_Your objective_:
Print out the material that follows word for word.

_Data excerpt_:
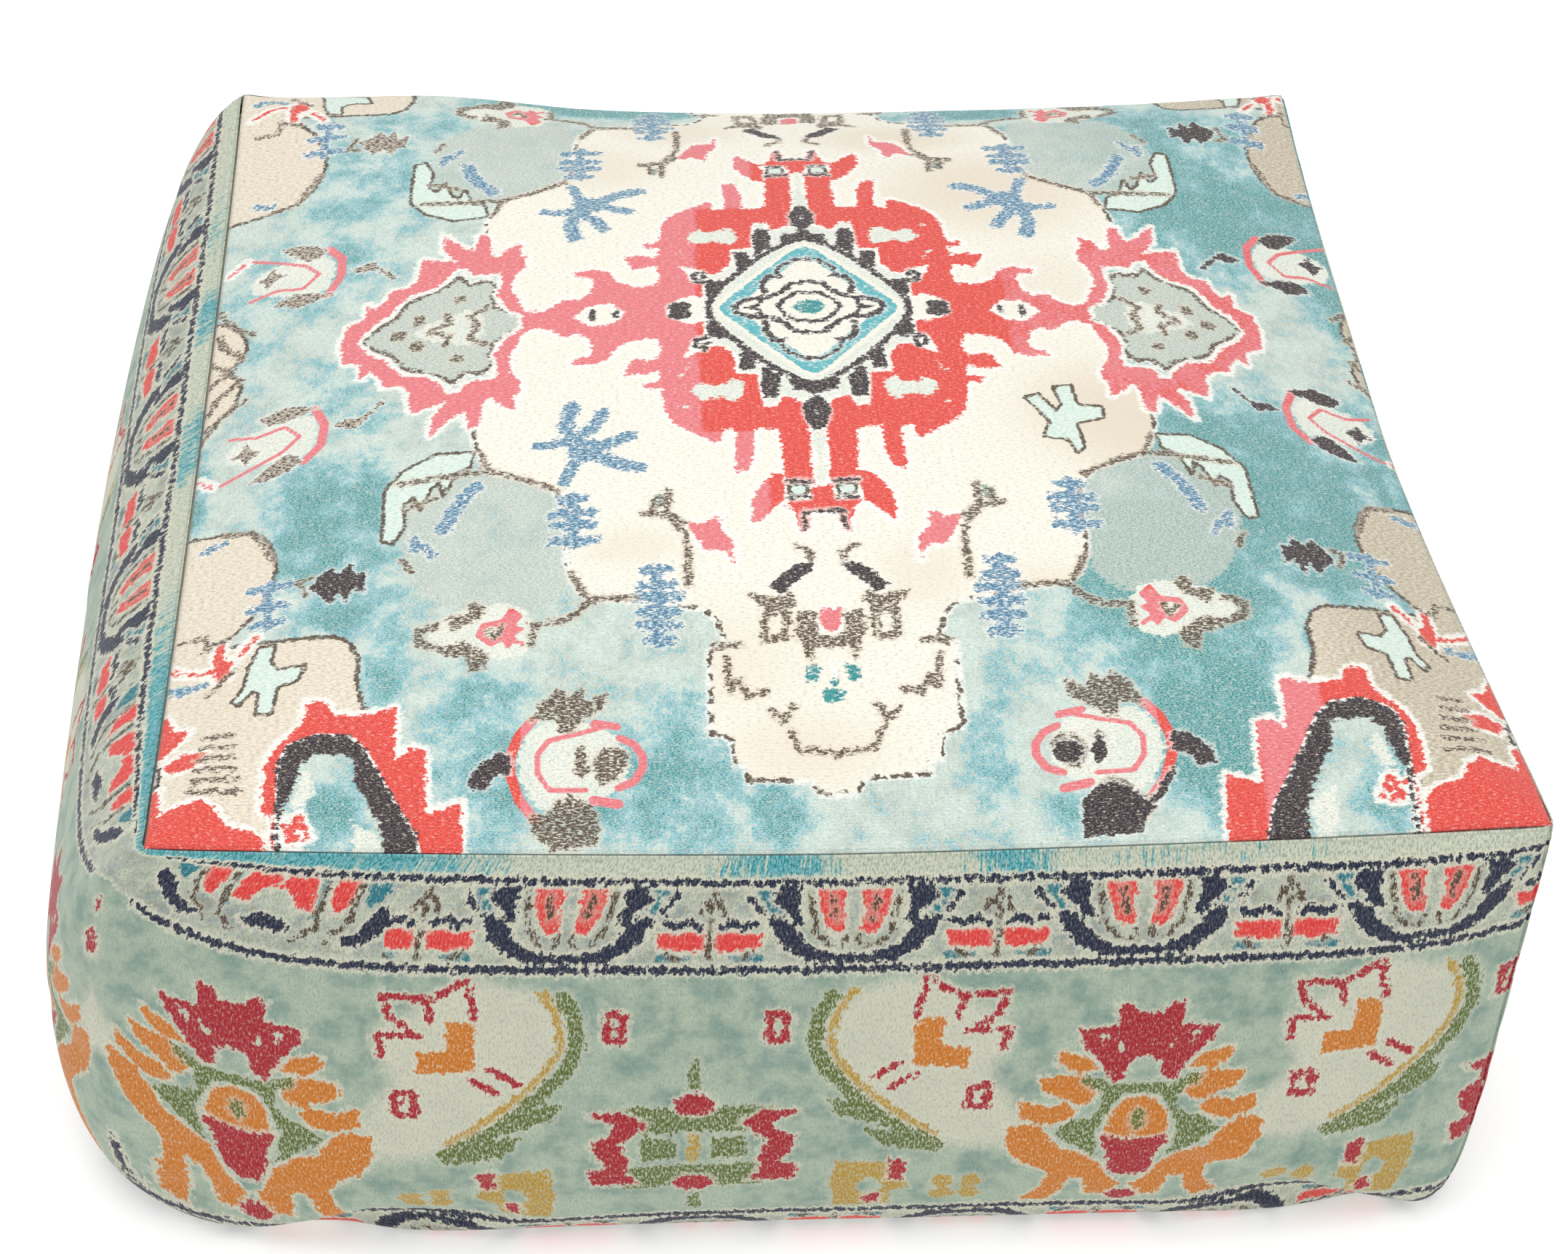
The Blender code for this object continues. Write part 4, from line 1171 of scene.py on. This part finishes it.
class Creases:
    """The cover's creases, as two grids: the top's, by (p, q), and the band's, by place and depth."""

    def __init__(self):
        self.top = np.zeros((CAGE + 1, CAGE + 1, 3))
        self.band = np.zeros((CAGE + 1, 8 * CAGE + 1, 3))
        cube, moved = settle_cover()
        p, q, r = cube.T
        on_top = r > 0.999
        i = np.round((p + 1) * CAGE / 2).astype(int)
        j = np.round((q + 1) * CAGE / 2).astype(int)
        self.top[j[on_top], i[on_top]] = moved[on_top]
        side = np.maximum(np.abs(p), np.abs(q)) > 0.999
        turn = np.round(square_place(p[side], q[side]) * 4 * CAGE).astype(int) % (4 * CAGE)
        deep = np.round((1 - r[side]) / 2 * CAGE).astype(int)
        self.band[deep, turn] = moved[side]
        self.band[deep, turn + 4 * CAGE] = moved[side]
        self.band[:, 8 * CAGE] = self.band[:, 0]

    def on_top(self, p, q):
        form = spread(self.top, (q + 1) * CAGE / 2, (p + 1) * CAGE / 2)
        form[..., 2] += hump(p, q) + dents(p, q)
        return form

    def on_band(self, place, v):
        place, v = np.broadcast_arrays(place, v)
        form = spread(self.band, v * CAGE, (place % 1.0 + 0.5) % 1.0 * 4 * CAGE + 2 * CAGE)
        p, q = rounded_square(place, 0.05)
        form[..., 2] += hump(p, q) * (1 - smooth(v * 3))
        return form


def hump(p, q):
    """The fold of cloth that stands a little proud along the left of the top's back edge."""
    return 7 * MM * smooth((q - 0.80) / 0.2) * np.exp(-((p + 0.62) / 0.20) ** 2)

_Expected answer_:
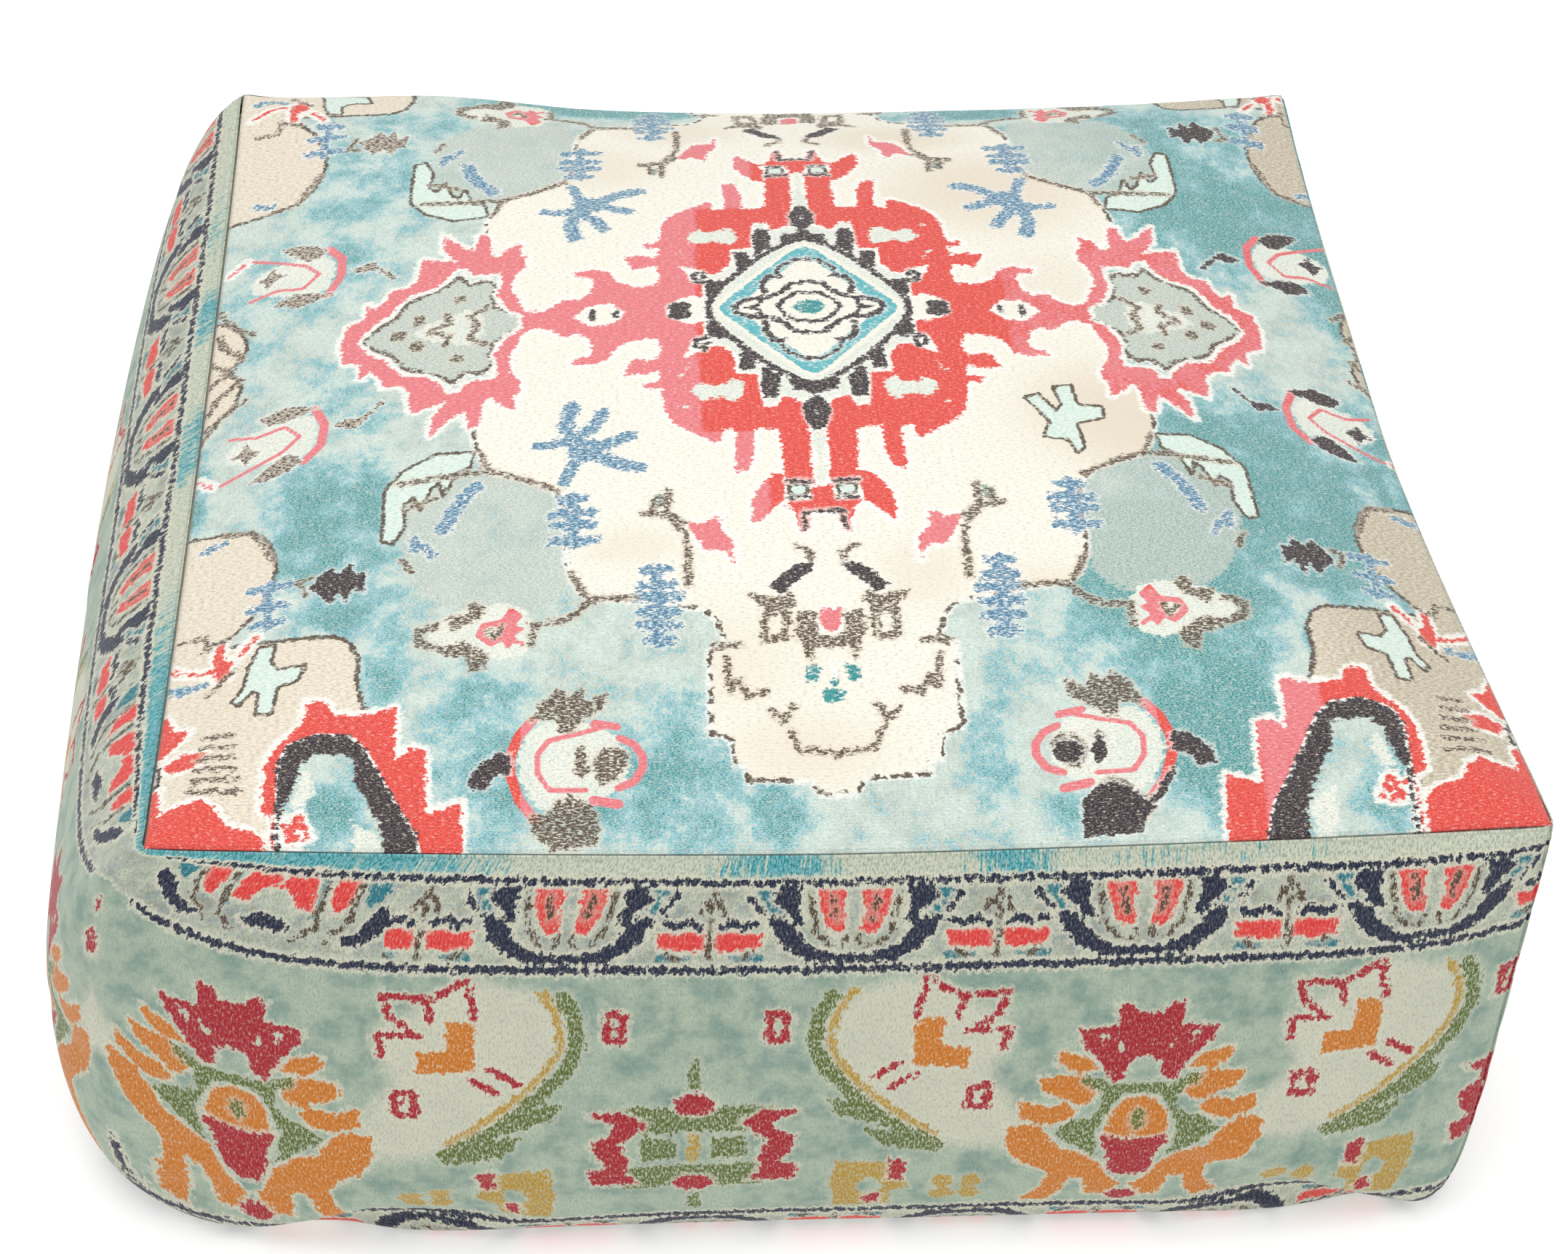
The Blender code for this object continues. Write part 4, from line 1171 of scene.py on. This part finishes it.
class Creases:
    """The cover's creases, as two grids: the top's, by (p, q), and the band's, by place and depth."""

    def __init__(self):
        self.top = np.zeros((CAGE + 1, CAGE + 1, 3))
        self.band = np.zeros((CAGE + 1, 8 * CAGE + 1, 3))
        cube, moved = settle_cover()
        p, q, r = cube.T
        on_top = r > 0.999
        i = np.round((p + 1) * CAGE / 2).astype(int)
        j = np.round((q + 1) * CAGE / 2).astype(int)
        self.top[j[on_top], i[on_top]] = moved[on_top]
        side = np.maximum(np.abs(p), np.abs(q)) > 0.999
        turn = np.round(square_place(p[side], q[side]) * 4 * CAGE).astype(int) % (4 * CAGE)
        deep = np.round((1 - r[side]) / 2 * CAGE).astype(int)
        self.band[deep, turn] = moved[side]
        self.band[deep, turn + 4 * CAGE] = moved[side]
        self.band[:, 8 * CAGE] = self.band[:, 0]

    def on_top(self, p, q):
        form = spread(self.top, (q + 1) * CAGE / 2, (p + 1) * CAGE / 2)
        form[..., 2] += hump(p, q) + dents(p, q)
        return form

    def on_band(self, place, v):
        place, v = np.broadcast_arrays(place, v)
        form = spread(self.band, v * CAGE, (place % 1.0 + 0.5) % 1.0 * 4 * CAGE + 2 * CAGE)
        p, q = rounded_square(place, 0.05)
        form[..., 2] += hump(p, q) * (1 - smooth(v * 3))
        return form


def hump(p, q):
    """The fold of cloth that stands a little proud along the left of the top's back edge."""
    return 7 * MM * smooth((q - 0.80) / 0.2) * np.exp(-((p + 0.62) / 0.20) ** 2)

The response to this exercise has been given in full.